Cadey is coffee
<Cadey> Hello! Thank you for visiting my website. You seem to be using an ad-blocker. I understand why you do this, but I'd really appreciate if it you would turn it off for my website. These ads help pay for running the website and are done by Ethical Ads. I do not receive detailed analytics on the ads and from what I understand neither does Ethical Ads. If you don't want to disable your ad blocker, please consider donating on Patreon or sending some extra cash to xeiaso.eth or 0xeA223Ca8968Ca59e0Bc79Ba331c2F6f636A3fB82. It helps fund the website's hosting bills and pay for the expensive technical editor that I use for my longer articles.

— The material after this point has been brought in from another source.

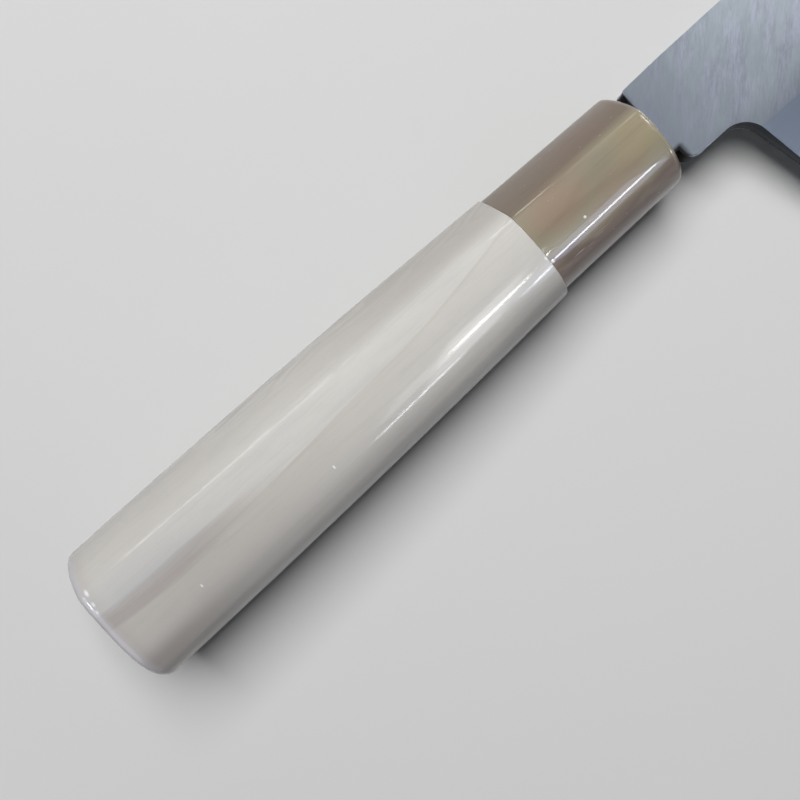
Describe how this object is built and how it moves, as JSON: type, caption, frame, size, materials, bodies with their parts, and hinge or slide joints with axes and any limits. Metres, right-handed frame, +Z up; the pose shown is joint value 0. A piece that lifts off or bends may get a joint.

Thanks and be well!

Talon is amazing

Read time in minutes: 13

Cadey is coffee
<Cadey> When I was writing this post, I was in a unique level of flow state working with Talon. It's probably gonna come across a little bit weird. Sorry!

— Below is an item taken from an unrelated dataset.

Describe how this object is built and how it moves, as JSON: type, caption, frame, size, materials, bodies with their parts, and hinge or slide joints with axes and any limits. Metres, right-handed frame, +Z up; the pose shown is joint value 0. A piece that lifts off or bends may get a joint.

In my last article I discussed the voice control challenge, it is a very simple thing: put your hands at your sides and use only your voice to do your daily tasks. In essence, doing this makes you get exposed to what it is like for people who have to rely in these technologies on a daily basis.

For many of you reading this post, this is just a thought experiment. This is something that you try once or twice and then go back to normal. It can be frustrating, none of your applications will work correctly. Selecting some UI elements may be difficult or even impossible.

One way to look at a challenge like this is to help you train empathy for those who have to rely on this technology. it can make you feel powerless. This is a feeling that we rarely get to have as technologists.

The thing that I really feel exemplifies the difficulty of the voice control challenge is controlling a text editor. Text editors require arbitrary keyboard inputs. They require pressing weird key binds. Doing this with voice control on a mac or iPad can be difficult to impossible.

However, dictation like this is really great for writing large blocks of text. Human speech can peak it around two hundred words per minute, and that's where most dictation engines can really shine.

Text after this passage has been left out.